There are also tax efficiencies to be gained. Cash flows could be structured to be much more tax efficient than firm income. Partners’ equity ownership, when monetized, would be taxed as capital gains rather than as income. Additionally, firms could create significant tax efficiency for ongoing operations. Spinning off administrative or other back-office units of the firm into new pass-through structures could qualify the spin off business for the favorable treatment for pass-through businesses under the 2017 tax law. Understandably, many law firms are extremely interested in this possibility.

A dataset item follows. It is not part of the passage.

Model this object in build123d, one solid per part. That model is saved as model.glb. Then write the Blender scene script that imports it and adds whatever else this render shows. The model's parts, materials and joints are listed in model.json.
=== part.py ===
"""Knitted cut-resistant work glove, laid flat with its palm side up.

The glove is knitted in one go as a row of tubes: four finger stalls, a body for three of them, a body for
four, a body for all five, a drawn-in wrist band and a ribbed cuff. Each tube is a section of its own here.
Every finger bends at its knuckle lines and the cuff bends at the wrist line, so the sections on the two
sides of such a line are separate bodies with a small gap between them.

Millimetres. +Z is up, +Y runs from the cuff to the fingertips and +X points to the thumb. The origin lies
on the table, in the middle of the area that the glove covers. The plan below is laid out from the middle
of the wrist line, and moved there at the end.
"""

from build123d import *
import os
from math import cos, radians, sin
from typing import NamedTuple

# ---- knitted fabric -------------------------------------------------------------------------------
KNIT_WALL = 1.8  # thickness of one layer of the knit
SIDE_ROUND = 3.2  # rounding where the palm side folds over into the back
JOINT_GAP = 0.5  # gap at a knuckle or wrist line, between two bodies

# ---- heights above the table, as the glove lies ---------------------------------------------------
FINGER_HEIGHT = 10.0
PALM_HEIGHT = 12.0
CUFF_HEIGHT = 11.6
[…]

Openness to change as a competitive advantage

Law firms’ past resistance to change has not served them well. It’s commonsensical that adaptability provides competitive advantages in many realms. Law should be no different—particularly given sluggish demand for legal services and an increasingly competitive, buyer-driven market.

Burford is invested in the business of law in a very literal sense. Having committed $1.3 billion to law firms and corporate clients in 2017 alone, we believe we are one of the world’s largest purchasers of legal services. Like the law firms we work with, we attribute much of our success to the excellence of the service we provide. But we are also confident that our willingness to take an entrepreneurial and strategic approach to what we do has provided us an advantage over our competitors. We’re keenly interested in partnering with leading firms as they consider how a new business model could benefit them.

[1] Jonathan Molot, “What’s Wrong with Law Firms? A Corporate Finance Solution to Law Firm Short termism.” Southern California Law Review (November 2014).

[2] Miriam Rozen, “Carrot & Stick Used to Motivate Retirement-Age Partners to Hand Off Clients.” The American Lawyer (April 5, 2018).

[3] Lydia O’Neal, “How Firms Could Sidestep Tax Law’s Pass-Through Deduction Limits,” Bloomberg Law (April 27, 2018).